All of these lengthen, multiply, increasing, growing when will that stop? J. Preston Eby, at the end of the eons and all these other turkeys, at the end of the eons when eternity takes over. What do the Scriptures say? Never. “No end.”

Now it would be nice if we had some twenty or thirty specifics about this, but we don’t.  But think about what it is saying, increase, maturing, growing, expanding, becoming bigger, larger, greater in quality, quantity. Isn’t that a marvelous teaching  All of these Christians reject it. We are going to be like Han Solo frozen in a block of metal, for all eternity. There will be no changing, nothing will happen. That’s what they said is the definition of eternity, nothing happens. Unbelievable!   

Let’s see what Webster has to say about that.
Increase - progressively greater as in size; to make greater, enlarge, augment, multiply; mean to make something greater, increased, used transitively implies progressive growth in size amount or intensity; addition or enlargement in size, extent or quantity; something that is added to an original stock; augmentation, growth, etc.

All of this growth and getting bigger and better and grander, when does it end? Never. We are told these things only happen in time and there will be no time. What a damnable doctrine. How marvelous is God’s word.

[Comment from attendee: Doesn’t the fact that the Angels shouted for joy at the creation, doesn’t that kind of imply that they are around before creation?] Yes. [Comment from attendee: Is he saying that there is no passage of time with the angels?] Right, you could extrapolate various Scriptures that way. Let’s go back to Proverbs. So God just created the earth and He made this and He formed these things, right? Well why didn’t He create wisdom?Why didn’t He make it, why didn’t He form it? Why does He birth it? Because birth implies pain, hardship, okay. 

So did nothing happen before this creation? Like I said at the conference, did God ever do a hard honest days work in His life? Not according to Christianity. Oh marvelous works, great works, but not hard work, easy stuff, just speak the words. That probably was relatively easy, first He had to come up with a plan, how to do it. Do we think that nothing God says in relationship to what and how men do things has absolutely nothing to do with Himself? Simple things.

Christ said who would go out with an army to fight an enemy and not consider first whether he has sufficient men and manpower and weapons to beat that enemy (Luke 14:31). Who would do that? Who would be so foolish? God? Or He uses the analogy of building a tower, whether you have enough material or whatever before you start or People will come and laugh and say, yea he started to build the tower, but he can’t finish it (Luke 14:28).

[Comment from attendee: We think that God doesn’t think.] Yea, that’s a good point. We think that God doesn’t think and He doesn’t plan. If God had to birth wisdom… seems to me wisdom is the master plan. That’s the master plan! 

He did speak the words, let there be light and light came into being. Let the earth bring forth green and then more complicated advanced plants and then trees that have fruit that have seeds that produce and so on. "And it came to be so." He just made it, He formed it, He commanded it, He spoke it... but when He came up with the master plan He birthed it, with great pain and sorrow.
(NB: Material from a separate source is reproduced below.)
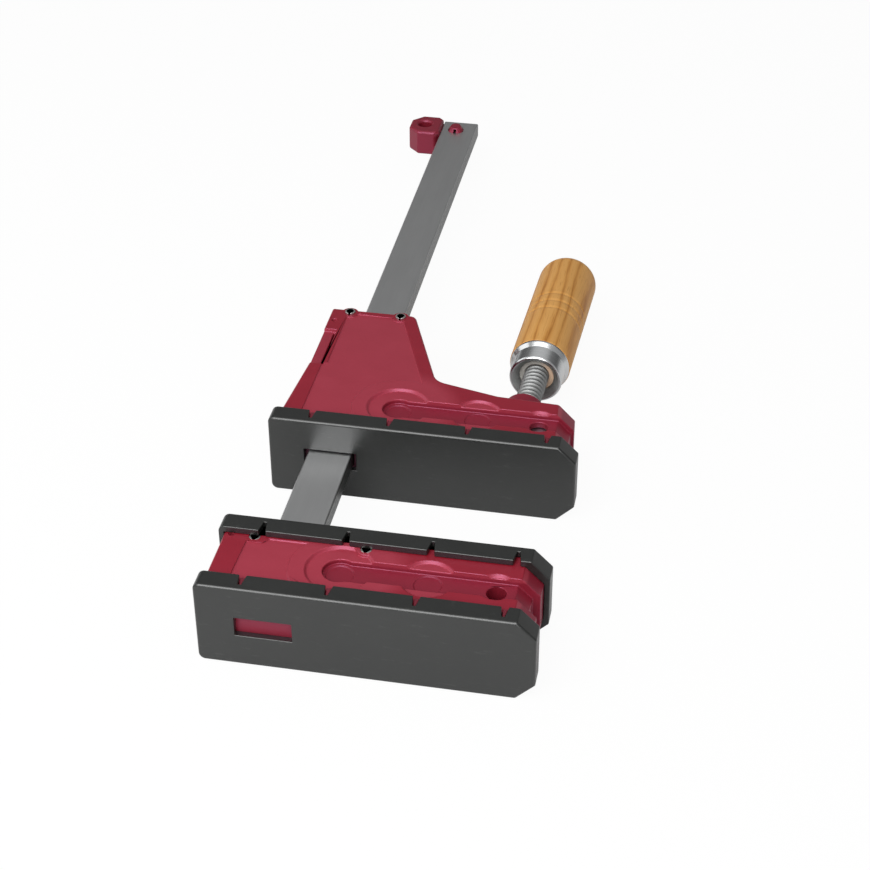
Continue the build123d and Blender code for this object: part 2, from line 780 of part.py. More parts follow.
# Thrust washer
with BuildPart() as thrust_washer:
    with BuildSketch(along_spindle(-washer_thickness)):
        Circle(washer_radius)
        Circle(journal_radius + journal_gap, mode=Mode.SUBTRACT)
    extrude(amount=washer_thickness)
save(thrust_washer.part, "thrust_washer")

# Brake leaf: bowed, with its feet on the pocket's wall and its crown on the bar's edge
with BuildPart() as brake_leaf:
    foot_x = slit_x - slit_width / 2 + leaf_bar_gap
    crown_x = bar_spine - leaf_bar_gap
    leaf_end = leaf_y + leaf_length
    leaf_middle = leaf_y + leaf_length / 2
    with BuildSketch():
        with BuildLine():
            foot_top = foot_x + leaf_thickness
            ThreePointArc((foot_top, leaf_y), (crown_x, leaf_middle), (foot_top, leaf_end))
            Line((foot_top, leaf_end), (foot_x, leaf_end))
            ThreePointArc((foot_x, leaf_end), (crown_x - leaf_thickness, leaf_middle), (foot_x, leaf_y))
            Line((foot_x, leaf_y), (foot_top, leaf_y))
        make_face()
    extrude(amount=leaf_height / 2, both=True)
save(brake_leaf.part, "brake_leaf")

# Spindle: journal and clip groove in front, thread along the middle, tang in the wood
groove_front = web_front - clip_thickness - 2 * clip_fit
groove_root = journal_radius - clip_groove
spindle_profile = [
    (0, journal_front),
    (journal_radius - pin_chamfer, journal_front),
    (journal_radius, journal_front + pin_chamfer),
    (journal_radius, groove_front),
    (groove_root, groove_front),
    (groove_root, web_front),
    (journal_radius, web_front),
    (journal_radius, seat_gap),
    (spindle_radius, seat_gap),
    (spindle_radius, spindle_reach),
    (tang_radius, spindle_reach),
    (tang_radius, spindle_reach + tang_length),
    (0, spindle_reach + tang_length),
]
save(turned(spindle_profile), "spindle")

# Spindle clip
with BuildPart() as spindle_clip:
    with BuildSketch(along_spindle(web_front - clip_fit)):
        Circle(clip_radius)
        Circle(groove_root + pin_fit, mode=Mode.SUBTRACT)
        Rectangle(clip_mouth, 2 * clip_radius, align=(Align.CENTER, Align.MAX), mode=Mode.SUBTRACT)
    extrude(amount=-clip_thickness)
save(spindle_clip.part, "spindle_clip")

# Ferrule: turned steel cap with a dished face, flared to meet the wood
ferrule_end = ferrule_start + ferrule_length
dish_floor = ferrule_start + ferrule_dish
ferrule_inside = ferrule_radius - ferrule_wall
ferrule_rim = handle_radius - handle_shoulder
ferrule_profile = [
    (ferrule_lip_radius, ferrule_start),
    (ferrule_radius, ferrule_start + ferrule_bevel),
    (ferrule_radius, ferrule_end - ferrule_land - ferrule_flare),
    (ferrule_rim, ferrule_end - ferrule_land),
    (ferrule_rim, ferrule_end),
    (ferrule_inside, ferrule_end),
    (ferrule_inside, dish_floor + ferrule_wall),
    (ferrule_hole, dish_floor + ferrule_wall),
    (ferrule_hole, dish_floor),
    (ferrule_lip_radius - ferrule_lip, ferrule_start),
]
save(turned(ferrule_profile), "ferrule")

# Handle: turned wood with three ring grooves and a rounded end
neck_front = dish_floor + ferrule_wall + handle_fit
shoulder = ferrule_end + handle_fit
handle_end = ferrule_end + handle_length
tang_bore = tang_radius + handle_fit
with BuildPart() as handle:
    with BuildSketch(spindle_plane) as handle_profile:
        with BuildLine():
            Polyline(
                (spindle_radius + handle_fit, neck_front),
                (ferrule_inside - handle_fit, neck_front),
                (ferrule_inside - handle_fit, shoulder),
                (ferrule_rim, shoulder),
                (handle_radius, shoulder + handle_shoulder),
                (handle_radius, handle_end),
                (0, handle_end),
                (0, spindle_reach + tang_length + handle_fit),
                (tang_bore, spindle_reach + tang_length + handle_fit),
                (tang_bore, spindle_reach + handle_fit),
                (spindle_radius + handle_fit, spindle_reach + handle_fit),
                close=True,
            )
        make_face()
        end_corner = handle_profile.vertices().sort_by_distance(turned_point(handle_radius, handle_end))[0]
        fillet(end_corner, handle_end_round)
        for count in range(groove_count):
            with Locations((handle_radius, shoulder + groove_first + count * groove_pitch)):
                Rectangle(groove_side, groove_side, rotation=45, mode=Mode.SUBTRACT)
    revolve(axis=spindle_axis)
save(handle.part, "handle")
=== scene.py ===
# %% [markdown]
# Parallel clamp: the looks
#
# The clamp lies on its side. Two deep jaws of crimson moulding carry black pads, a flat steel bar joins
# them, and a screw with a wooden handle pushes the rear jaw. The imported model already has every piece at
# its real size and place. This lesson rounds the edges that a mould or a file leaves, turns the parts
# that a lathe makes, cuts a real thread, and gives every surface its finish.

# %% Load the frame
import json
import math

import bmesh
import bpy
from mathutils import Matrix, Vector

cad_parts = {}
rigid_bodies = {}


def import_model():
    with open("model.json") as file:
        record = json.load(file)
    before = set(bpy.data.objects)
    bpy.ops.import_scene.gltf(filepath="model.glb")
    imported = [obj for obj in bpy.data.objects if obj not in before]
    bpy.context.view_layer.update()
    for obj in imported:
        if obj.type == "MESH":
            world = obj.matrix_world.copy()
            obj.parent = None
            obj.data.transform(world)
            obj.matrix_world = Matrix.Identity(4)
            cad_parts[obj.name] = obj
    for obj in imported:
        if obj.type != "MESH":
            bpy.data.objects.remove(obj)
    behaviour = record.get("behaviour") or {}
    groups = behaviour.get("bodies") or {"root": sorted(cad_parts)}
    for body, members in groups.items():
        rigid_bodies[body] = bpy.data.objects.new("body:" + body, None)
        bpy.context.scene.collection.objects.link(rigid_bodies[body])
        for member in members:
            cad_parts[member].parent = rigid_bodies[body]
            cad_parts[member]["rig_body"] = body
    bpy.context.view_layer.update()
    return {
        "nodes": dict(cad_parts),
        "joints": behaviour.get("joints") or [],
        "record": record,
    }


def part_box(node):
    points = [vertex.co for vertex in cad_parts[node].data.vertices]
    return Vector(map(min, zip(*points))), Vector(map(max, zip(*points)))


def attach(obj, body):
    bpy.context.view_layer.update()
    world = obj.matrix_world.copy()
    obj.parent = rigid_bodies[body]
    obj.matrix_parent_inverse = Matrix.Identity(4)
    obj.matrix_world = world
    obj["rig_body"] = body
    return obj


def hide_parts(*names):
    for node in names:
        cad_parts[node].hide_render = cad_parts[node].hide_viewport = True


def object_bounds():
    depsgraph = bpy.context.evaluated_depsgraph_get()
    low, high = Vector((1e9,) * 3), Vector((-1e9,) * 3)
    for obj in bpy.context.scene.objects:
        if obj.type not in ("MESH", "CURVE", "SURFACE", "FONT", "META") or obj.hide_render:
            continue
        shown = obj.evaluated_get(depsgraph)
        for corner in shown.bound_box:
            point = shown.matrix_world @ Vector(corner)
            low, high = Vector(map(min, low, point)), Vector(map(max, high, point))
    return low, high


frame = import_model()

nodes = frame["nodes"]
print("pieces in the frame:", len(nodes))

# %% [markdown]
# The spindle leans a little from the bar, so its parts are measured in its own frame. The joint of the
# screw says where the seat is and which way the spindle points. A distance is counted from the seat
# towards the handle, and a radius from the spindle's centre line.

# %% Measure along the spindle
MM = 0.001
spindle_joint = next(joint for joint in frame["joints"] if joint["name"] == "spindle_turn")
seat = Vector(spindle_joint["pos_m"])
spindle_way = -Vector(spindle_joint["axis"]).normalized()
spindle_side = spindle_way.cross(Vector((0, 0, 1))).normalized()


def spindle_reach(node):
    """First and last distance along the spindle, and the largest radius, of a CAD node."""
    steps = [vertex.co - seat for vertex in nodes[node].data.vertices]
    distances = [step.dot(spindle_way) for step in steps]
    radii = [(step - spindle_way * step.dot(spindle_way)).length for step in steps]
    return min(distances), max(distances), max(radii)


handle_front, handle_end, handle_radius = spindle_reach("handle")
ferrule_front, ferrule_end, ferrule_radius = spindle_reach("ferrule")
spindle_front, spindle_end, thread_radius = spindle_reach("spindle")
print("handle from", round(handle_front / MM, 1), "to", round(handle_end / MM, 1), "mm")

# %% [markdown]
# Modelling starts the same way each time: nothing else may be selected, because an operator acts on all
# that is. A finished piece sits at the origin and keeps its place in its mesh, as the frame's pieces do.

# %% Select one piece and finish it
def take(piece):
    """Make a piece the only one that is selected."""
    bpy.ops.object.select_all(action="DESELECT")
    piece.hide_set(False)
    piece.select_set(True)
    bpy.context.view_layer.objects.active = piece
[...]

That’s why He used the word birth and he didn’t create it. Before it was birthed it wasn’t here.   

So God came to a time…Well you say, ‘if eternity is like a circle, where is that?’ I don’t know. I’m not saying that I understand all the mysteries of the universe. I’m saying I can understand the things that He teaches us. So if there was a time, if wisdom was birthed, then that is an event that happened some ‘time.’ Then there was a time before it was birthed that it wasn’t here. Then there was after it was birthed, it was here. 
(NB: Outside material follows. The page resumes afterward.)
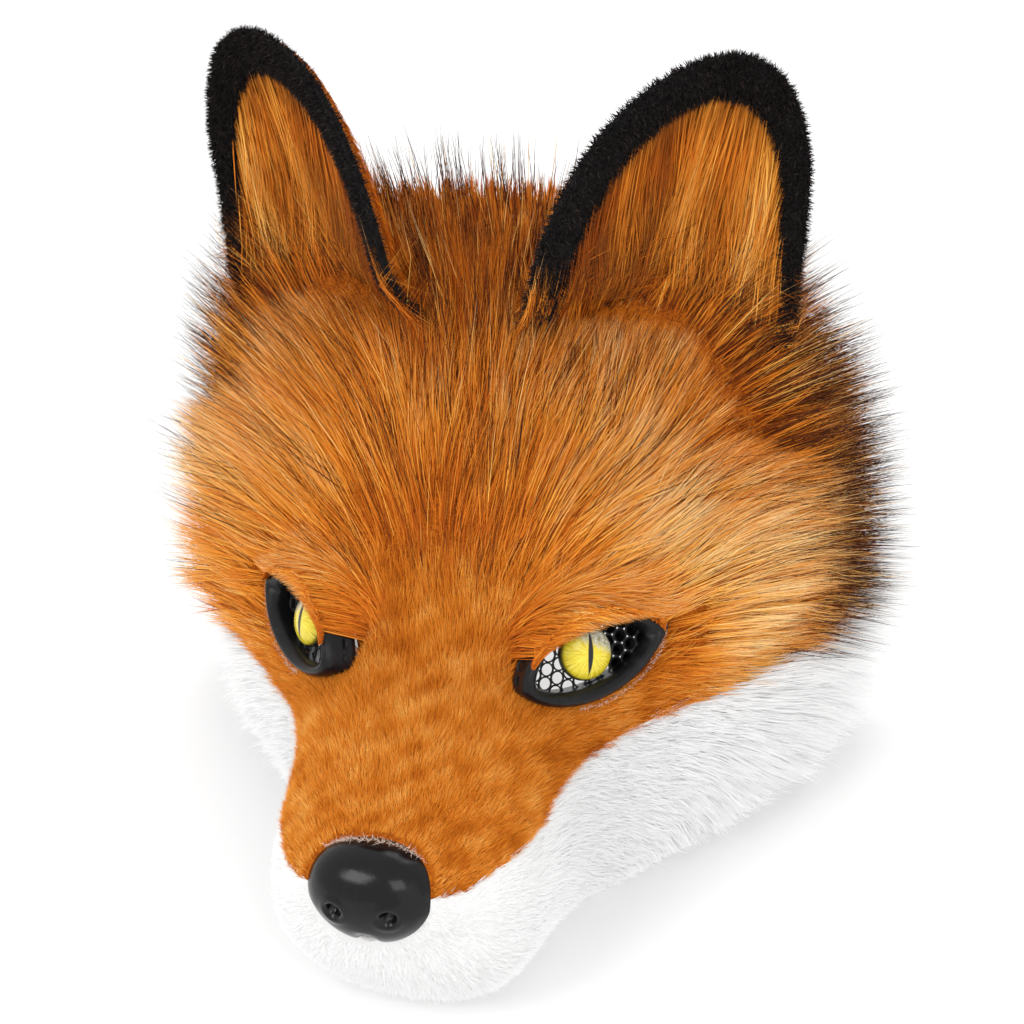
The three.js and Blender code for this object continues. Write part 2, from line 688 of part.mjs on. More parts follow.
function addPair(name, solid, finish) {
  addPiece(`${name}_right`, solid, finish);
  addPiece(`${name}_left`, mirrored(solid), finish);
}

addPiece("face_shell", faceShell(), foam);
addPiece("forehead_fur", foreheadFur(), orange);
addPiece("muzzle_plush", muzzlePlush(), orange);
addPiece("lip_plush", lipPlush(), white);
addPair("cheek_fur", cheekFur(), white);
addPair("ear_shell", earShell(), orange);
addPair("ear_trim", earTrim(), blackPlush);
addPair("ear_fur", earFur(), gold);
addPair("eyelid", eyelid(), blackMoulded);
addPair("eye_mesh", eyeMesh(), blackMoulded);
addPair("glass_eye", glassEye(), glass);
addPiece("nose", nose(), blackMoulded);

// The origin is on the floor under the middle of the mask
const extent = new THREE.Box3().setFromObject(mask);
mask.position.y = -(extent.min.y + extent.max.y) / 2;

export default mask;
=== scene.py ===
import math

import bpy
import numpy as np
from mathutils import Matrix, Vector
from mathutils.kdtree import KDTree


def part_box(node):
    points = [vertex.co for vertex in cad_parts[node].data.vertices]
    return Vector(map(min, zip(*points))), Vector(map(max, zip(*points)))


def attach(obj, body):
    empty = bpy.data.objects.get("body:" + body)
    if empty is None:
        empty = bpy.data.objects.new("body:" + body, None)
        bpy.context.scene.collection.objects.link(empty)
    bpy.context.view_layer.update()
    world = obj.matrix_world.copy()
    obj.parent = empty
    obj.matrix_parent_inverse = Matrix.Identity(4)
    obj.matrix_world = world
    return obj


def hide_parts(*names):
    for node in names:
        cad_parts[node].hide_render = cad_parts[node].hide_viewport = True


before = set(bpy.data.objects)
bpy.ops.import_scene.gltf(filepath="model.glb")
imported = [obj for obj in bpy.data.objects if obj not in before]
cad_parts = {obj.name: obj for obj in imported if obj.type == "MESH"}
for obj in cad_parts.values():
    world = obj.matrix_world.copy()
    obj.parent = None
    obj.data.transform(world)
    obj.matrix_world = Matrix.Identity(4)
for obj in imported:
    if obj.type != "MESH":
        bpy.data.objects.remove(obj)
bpy.ops.object.select_all(action="DESELECT")
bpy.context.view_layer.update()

# Shell and pelts
HEAD_WIDTH = 196
HEAD_HEIGHT = 211
HEAD_DEPTH = 123
MUZZLE_LENGTH = 77
MUZZLE_WIDTH = 82
MUZZLE_HEIGHT = 84
SHELL_WALL = 3
PLUSH_DEPTH = 6
FUR_OVERHANG = 7
HEM = 2

# Hair
SHORT_HAIR = 7
LONG_HAIR = 42
FOREHEAD_STRANDS = 30000
CHEEK_STRANDS = 14000
GUARD_HAIRS = 8500
MUZZLE_STRANDS = 82000
LIP_STRANDS = 54000
EAR_LINING_STRANDS = 4300
EAR_TUFT_STRANDS = 3000
EAR_BACK_STRANDS = 10000
BAND_STRANDS = 17000
BROW_STRANDS = 5600

# Ears
EAR_HEIGHT = 102
EAR_WIDTH = 98
EAR_THICKNESS = 4
EAR_CUP = 20
EAR_RISE = 34
EAR_ROOT = 20
TRIM_WIDTH = 14

# Eyes
EYE_WIDTH = 54
LID_RISE = 16
LID_DROP = 13.5
LOWER_LID_WIDTH = 5.5
UPPER_LID_WIDTH = 3.5
LID_PROUD = 4
LID_ROOT = 8
MESH_DEPTH = 3.5
MESH_PITCH = 4.8
MESH_HOLE = 4.1
MESH_THICKNESS = 0.9
# Cells beyond this distance across the eye have their holes capped in black as painted shade.
PAINTED_SHADE_CELLS_FROM = 5
GLASS_DIAMETER = 19.2
GLASS_HEIGHT = 5.5
GLASS_LIFT = 2.5

# Nose
NOSE_WIDTH = 46
NOSE_HEIGHT = 35
NOSE_DEPTH = 32
NOSTRIL_SPACING = 19

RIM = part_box("face_shell")[1].y * 1000


def to_metres(points):
    return (np.asarray(points, float) + (0, RIM - HEAD_DEPTH, 0)) / 1000


# Camera, at the photograph's viewing angle

camera = bpy.data.objects.new("camera", bpy.data.cameras.new("camera"))
bpy.context.scene.collection.objects.link(camera)
bpy.context.scene.camera = camera
camera.data.lens = 93.3
camera.data.sensor_width = 36
place = to_metres((288.6, -665.2, 640.4))
across, upward, ahead = (0.949, 0.303, -0.086), (-0.101, 0.552, 0.828), (-0.298, 0.777, -0.555)
camera.matrix_world = Matrix(
    [(across[i], upward[i], -ahead[i], place[i]) for i in range(3)] + [(0, 0, 0, 1)]
)


# Sections of the shell from the nose back, as shares of its sizes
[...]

Yet there was no universe or creation, to measure the minutes and the ticks of your heartbeat and the sun according to Eby. They haven’t thought it through. They know these Scriptures, I have no doubt. J. Preston Eby has probably a twenty page article on the increase of His government or it can mean His dynasty. The increase of His kingdom or dynasty there shall be no end.

[Comment from attendee: Is wisdom Jesus? He is the first fruit, He is the beginning.] No, it’s got to be more than that, because God birthed ‘it’ and the it has to do with ability and cleverness and all of those, if you look up the definition of wisdom. 
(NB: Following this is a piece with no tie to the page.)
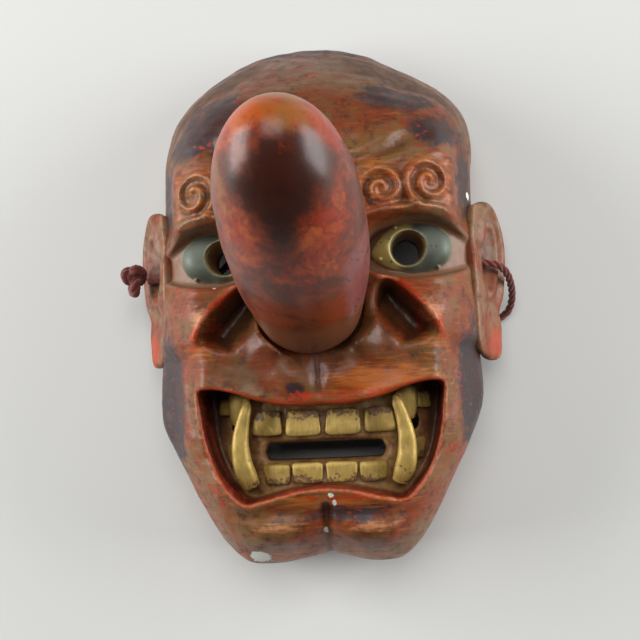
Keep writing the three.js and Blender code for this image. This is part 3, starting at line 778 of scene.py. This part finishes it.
def ear(sign):
    """A plate that is carved flat, then turned about its root to stand out from the face."""
    v = Voxels((-6, -37, -8), (31, 38, 8), 0.7)
    w, y = v.flat_x, v.flat_y
    edge = deep(to_edge(curve(EAR_OUTLINE, closed=True), w, y))
    field = soft_max(np.abs(v.z) - EAR_THICK / 2, edge, 3.2)
    field = soft_max(field, (v.z - deep(ear_front(w, y))) * 0.85, 1)
    c, s = math.sin(EAR_FLARE), math.cos(EAR_FLARE)
    lift = 0 if sign > 0 else LEFT_EAR_LIFT
    row_z = EAR_ROOT_Z - v.x * s + v.z * c
    field = soft_max(field, HOLE["r"] - np.hypot(v.y + lift - HOLE["y"], row_z - HOLE["z"]), 0.8)
    points, faces = v.surface(field)
    across, along_ear, out = points.T
    placed = np.stack([
        EAR_ROOT_X + across * c + out * s, along_ear + lift, EAR_ROOT_Z - across * s + out * c,
    ], axis=1)
    side = SIDES[sign]
    piece = mesh_object(f"carved_ear_{side}", *on_side(sign, placed, faces), "ear_lacquer", f"ear_{side}")
    worn_edges_and_hollow_shade(piece, v, field, points)
    give(piece, "lobe", hill(across - 14, along_ear + 24, 9, 9))
    # The ear's bowl, which the ear's material darkens as painted shade.
    give(piece, "bowl", hill(across - 10.5, along_ear - 10.5, 6, 10))
    return piece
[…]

It means more than just bringing into being some other being that possesses these qualities.  Because, quite frankly, if Jesus Christ is the Son of God, then when did He become the Son of God? Well you will say, ‘when He was born.’ No, He was called the Son before that. So how then, was wisdom necessary to make a Son? Well where did He come up with the idea of a Son anyway? Where did He come up with the idea of a family? Well He did, because we are here and we have family relationship and so on. Where did He come up with that? Did mothers and fathers and children and aunts and uncles and cousins did they exist before the creation of the heavens? No. Well then God came up with that.

You say, ‘no, God inhabited eternity. In eternity nothing changes and nothing happens, so therefore we existed and the universe existed before it was created. Because if He didn’t create it and then He created it, then something happened.’ Are we saying that He made it first and then it entered His mind what He did? Like He said, ’Oh my, look what I did, I wonder where that idea came from.’ It’s nonsense.

So Christians will say things like, ’you can’t talk about how God thinks compared to how we think.’ I know, you want to talk in riddles and nonsense. You want to speak in sentences that absolutely contradict each other, don’t you? ‘Yes.’ Why? Because you are not accountable for anything, you’re just gobble gook. Well my mind doesn’t think that way and I refuse to go there. 

So anyway, will we step into eternity and will we be frozen like Han Solo in a perpetual nothingness? Nope nope nope. We will grow and expand forever. How great do you think that will be? Well how long do you suppose forever is? I mean this is almost to marvelous to comprehend.